Isn’t it often the way that those with the least, give the most?



We are told it’s good to experience a Fast as it helps develop your mind apparently and spiritual being, but seeing how it appears to affect the locals, we are out to lunch on that one … so to speak.



Just one strange observation, we passed a drive through McDonalds in Casablanca city and it was open and the cue of traffic was enormous?



All other restaurants and coffee shops are closed during the month of Ramadan.



Our final destination before arriving in Casablanca was the Western Sahara where we encountered 2 sand storms in 3 days. During the start of one of the sand storms we had taken refuge at a camp site for our safety and when the winds started we were the only people on the camp site and we soon had visitors. The local cats came visitingand spent the hours of the storm hunkering down with us until the storm passed.


The cats left with full bellies!



Animals have become a big part of our trip and we always make a habit of feeding anything we come across and we are becoming adept at Tick removal from the dogs and Ear Mite treatments for Cats.


I am pleased to say no food goes to waste (unless it has Chilli on it) and we now have a stock of Cat and Dog food to boot that we restock regularly.



The sand storm experience was quite surreal with high winds blowing the truck in all directions and a total black out (or actually an Orange out). Apparently some of the sand ended up in the UK? Although we were never scared, we did wonder what was going to happen to us.Both storms where quite an experience.



Trying to sum up our time in Morocco is challenging as it has involved so many places people and the most striking landscapes that have changed so drastically on a regular basis.


Green fields followed by the barren landscapes of the Sahara and everything in between. Climbing up through the High Atlas mountains and the snow covered tops, the baking heat in the Sahara and the occasional downpour, which gives the country the much needed rain.



Another striking part of our trip has been the people who always feature heavily in any visit but the kindness of these folk has been legendary. We have waved and smiled at almost everyone we have passed whilst driving. It almost becomes a job, but a nice job.



We have watched farmers plough their fields using Donkeys and a tractor is a rare beast and non-existent almost in the barren south.



Poverty is commonplace and yet not once have we heard anyone complain or question the cards they have been dealt. They just seem happy to be alive and living life no matter how hard it is and these people will always have time to chat or communicate whether they speak Berber, Arabic, French or English and many seek all those languages.



The locals would always smile and often offer us tea or food. That’s a hard one because we don’t want to appear rude or elitist by refusing but we don’t want to take from them when they have so little?



It’s a problem we will wrestle with throughout our journey I am sure.



When to give and to whom is always a dilemma and always has been on our previous travels. When so many need so much, you can only help so far.
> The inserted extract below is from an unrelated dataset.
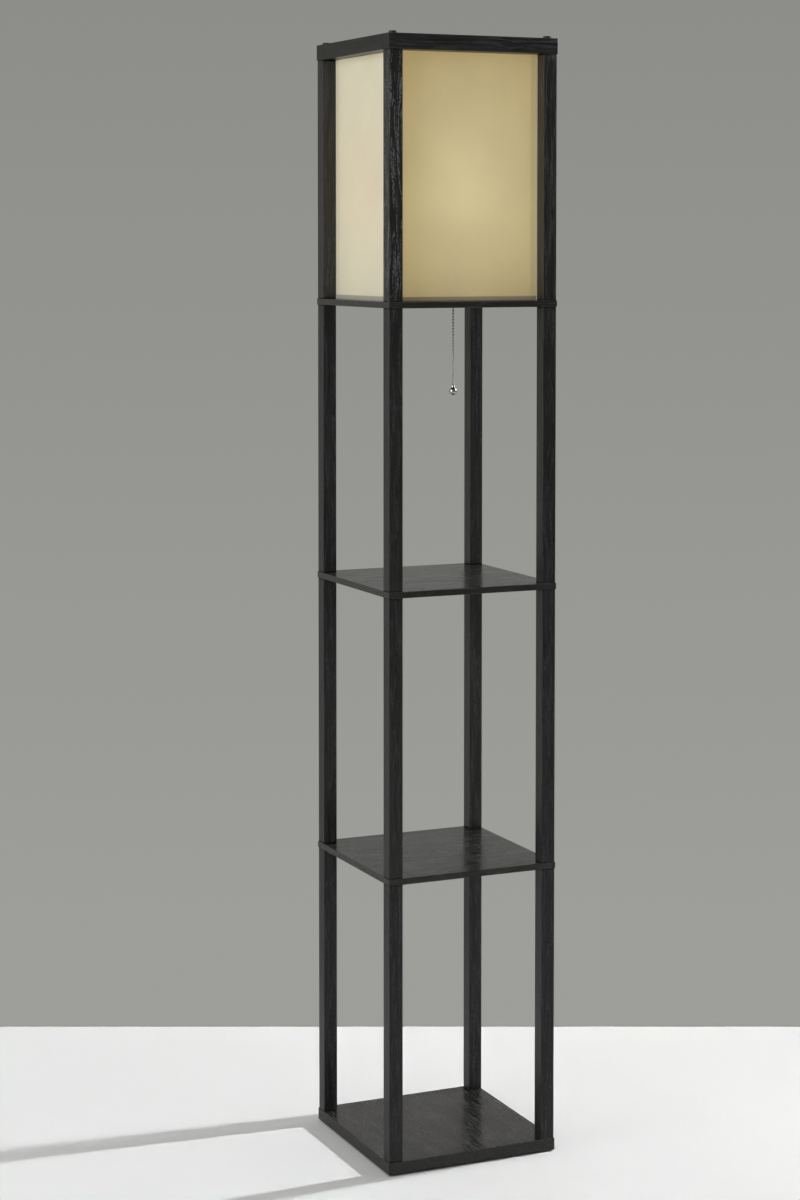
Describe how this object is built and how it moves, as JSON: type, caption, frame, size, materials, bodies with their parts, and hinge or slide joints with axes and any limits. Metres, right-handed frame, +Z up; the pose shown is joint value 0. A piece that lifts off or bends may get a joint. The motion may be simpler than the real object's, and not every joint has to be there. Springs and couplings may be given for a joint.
{
  "type": "shelf floor lamp",
  "caption": "Square open-shelf tower in black wood with a translucent box shade held between the upper posts and a bead-chain switch.",
  "frame": {"origin": "on the floor, under the middle of the square tower", "axes": "+Z up the posts, front towards -Y, +X to the right seen from the front"},
  "size_m": [0.26, 0.26, 1.5933],
  "materials": {
    "black_veneer": "black-stained open-grain veneer on board, satin lacquer",
    "shade_film": "cream translucent laminated sheet, matte",
    "shade_strip": "plain pale softwood strip",
    "dowel_beech": "plain beech, fluted",
    "zinc_steel": "zinc plated",
    "black_bolt": "black oxide, satin",
    "glide_plastic": "smooth moulded plastic",
    "bushing_plastic": "smooth moulded plastic",
    "socket_brass": "bright brass plated",
    "socket_card": "pressed insulating card",
    "switch_phenolic": "moulded phenolic",
    "cap_aluminium": "pressed thin sheet",
    "contact_brass": "spring brass strip",
    "grommet_rubber": "moulded soft collar",
    "chain_chrome": "nickel-plated bead chain",
    "ball_chrome": "polished",
    "bulb_glass": "frosted, warm white",
    "bulb_button": "black vitrite button"
  },
  "bodies": {
    "frame": {"base_board": "black_veneer", "base_bolts": "zinc_steel", "centre_contact": "contact_brass", "chain_grommet": "grommet_rubber", "chain_guide": "socket_brass", "cord_bushing": "bushing_plastic", "foot_glides": "glide_plastic", "frame_dowels": "dowel_beech", "joining_studs": "zinc_steel", "lamp_pipe": "zinc_steel", "lamp_shelf": "black_veneer", "lever_pin": "zinc_steel", "lower_post_back_left": "black_veneer", "lower_post_back_right": "black_veneer", "lower_post_front_left": "black_veneer", "lower_post_front_right": "black_veneer", "lower_shelf": "black_veneer", "middle_post_back_left": "black_veneer", "middle_post_back_right": "black_veneer", "middle_post_front_left": "black_veneer", "middle_post_front_right": "black_veneer", "middle_shelf": "black_veneer", "pipe_nuts": "zinc_steel", "pipe_washers": "zinc_steel", "post_inserts": "zinc_steel", "screw_shell": "cap_aluminium", "shade_bottom_battens": "shade_strip", "shade_corner_strips": "shade_strip", "shade_panel_back": "shade_film", "shade_panel_front": "shade_film", "shade_panel_left": "shade_film", "shade_panel_right": "shade_film", "shade_post_back_left": "black_veneer", "shade_post_back_right": "black_veneer", "shade_post_front_left": "black_veneer", "shade_post_front_right": "black_veneer", "shade_top_battens": "shade_strip", "socket_cap": "socket_brass", "socket_liner": "socket_card", "socket_shell": "socket_brass", "switch_body": "switch_phenolic", "top_bolts": "black_bolt", "top_rail_back": "black_veneer", "top_rail_front": "black_veneer", "top_rail_left": "black_veneer", "top_rail_right": "black_veneer", "upper_post_back_left": "black_veneer", "upper_post_back_right": "black_veneer", "upper_post_front_left": "black_veneer", "upper_post_front_right": "black_veneer"},
    "switch_lever": {"switch_lever": "zinc_steel"},
    "pull_chain": {"chain_upper": "chain_chrome"},
    "chain_knuckle": {"chain_knuckle": "chain_chrome"},
    "chain_drop": {"chain_drop": "chain_chrome", "pull_ball": "ball_chrome"},
    "bulb": {"bulb_globe": "bulb_glass", "bulb_cap": "cap_aluminium", "bulb_insulator": "bulb_button", "bulb_contact": "zinc_steel"}
  },
  "joints": [
    {"name": "chain_pull", "type": "slide", "parent": "frame", "child": "pull_chain", "axis": [0, 0, -1], "range_m": [0, 0.0077], "stiffness_N_per_m": 300, "springref_m": -0.002},
    {"name": "lever_turn", "type": "hinge", "parent": "frame", "child": "switch_lever", "pos_m": [0.009, 0, 1.24318], "axis": [0, 1, 0], "range_deg": [0, 22]},
    {"name": "chain_swing_front_back", "type": "hinge", "parent": "pull_chain", "child": "chain_knuckle", "pos_m": [0.0289, 0, 1.2098], "axis": [1, 0, 0], "range_deg": [-35, 35]},
    {"name": "chain_swing_left_right", "type": "hinge", "parent": "chain_knuckle", "child": "chain_drop", "pos_m": [0.0289, 0, 1.2098], "axis": [0, 1, 0], "range_deg": [-35, 35]},
    {"name": "bulb_turn", "type": "hinge", "parent": "frame", "child": "bulb", "pos_m": [0, 0, 1.3], "axis": [0, 0, 1], "range_deg": [0, 1080]}
  ],
  "couplings": [
    {"joint": "lever_turn", "follows": "chain_pull", "rad_per_m": 49.633}
  ]
}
It does make me at least question the values of the Western world but that’s another question for another day.



As much as we are looking forward to Senegal and the rest of the western African countries, the country we are most looking forward to is our visit to Nigeria and our intended meet with the kind Gentleman that contacted us to tell us we had won the Nigerian lottery.


We can’t believe our luck!


He was so accommodating and so honest to make such a contact with us (he could have claimed the money and kept it himself) and best of all, he only charged us $2000 to act as our agents and we have a fortune to collect!


How good is that!



We hear others may have won similar gains to collect from Nigeria and we are now considering offering a broker service for anyone who needs it to claim their fortunes.


We will charge a similar $2000 fee and our bank details are below if you wish us to act on your behalf?




Did you look …. Really?



As we reflect on our 4+ months in Morocco we are now moving on to what we consider to be a much more edgy part of the continent. A part that offers many more challenges than Morocco and as our time in Dakar, the capital of Senegal starts, it feels like someone turned up the volume. Chaos and colour rule here. We can feel the increased heat, the hustle and bustle, the intense smells (not all good), the vibrant markets, touts shouting about their wares, the look in the eye of the locals much more intense and altogether a lot less organised and we have to be more aware of our personal surroundings although it still feels safe.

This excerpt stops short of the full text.